Cross has decided we need another. That becomes obvious the moment we are introduced to glowering conspiracy freak Allie Fox, played with a chiselled-in scowl by Justin Theroux (Paul’s nephew and documentarian Louis’s cousin).

It is massively derivative. Once again, a dad-next-door has been driven around the twist by the grim realisation that modern life is essentially a huge pain in the behind. Back in the day he would have dealt with this by nipping to the pub or staying up late watching a war movie. But in the land of prestige television only a scorched earth response will suffice.

The Mosquito Coast refers to a dense jungle province of Honduras, to which Allie drags his family in a bid to escape America and the scourge of unchecked consumerism, a reliable electricity supply, sanitation etc. Or at least that’s what he does in the novel (and in Peter Weir’s 1986 Harrison Ford-starring movie). But Cross is in no immediate hurry to leave Southern California. This is where Allie and family live off-grid yet always glancing over their shoulders for the inevitable squall of police sirens.

The cast of The Mosquito Coast - Apple TV+
The cast of The Mosquito Coast - Apple TV+

Quite why the flaky Foxes are fleeing the authorities is not immediately explained. It clearly has at least something to do with suspicion of government and of technology (they’d love being the stars of a glossy Apple TV+ show). Whatever their problem it’s hard to empathise.

That is largely down to Theroux. In the lynchpin role of Allie, he can’t make up his mind whether or not he wants us to like the character. Wife Margot (Melissa George) is terrified of him, keeping secret the fact she is calling her mother from a payphones. He also bullies daughter Dina (Logan Polish) after finding her talking to her boyfriend on a mobile phone. The objection is less the boyfriend than the phone. Only son Charlie (Gabriel Bateman) – the narrator in Theroux’s novel – sees him in a heroic light.

Among the few ways in which the series has stayed faithful to the book is in its meditative pacing. The story plods forward and often threatens to shudder to a standstill. There are endless shots of Theroux, who has signalled his commitment to the project by cultivating a Noel Edmonds-style pointy beard, looking exasperated in the Southern Californian heat (in reality the heat of Mexico, where the show was filmed). And as a duo of government agents catch up with him, he seems not so much terrified as peeved. They’ve truly ruined his day.

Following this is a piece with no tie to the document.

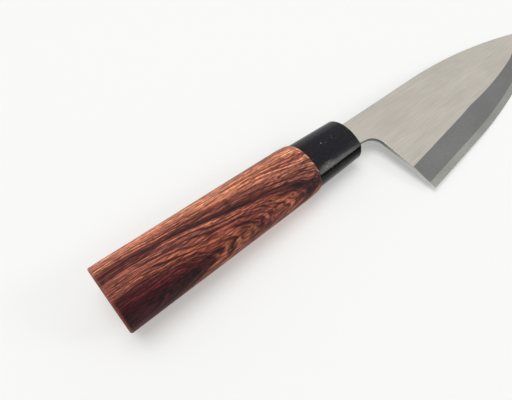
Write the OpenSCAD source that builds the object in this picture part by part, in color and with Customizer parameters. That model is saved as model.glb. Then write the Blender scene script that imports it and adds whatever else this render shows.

The crotchetiness continues even when Allie’s not on screen. Theroux’s glowering is supplemented by sequences in which his family mooch around their dimly-lit house (the bank’s about to foreclose) looking vaguely annoyed at the state of world. After sitting through the first few episodes of Breaking Bland – a more honest title than The Mosquito Coast – the viewer will know exactly how they feel.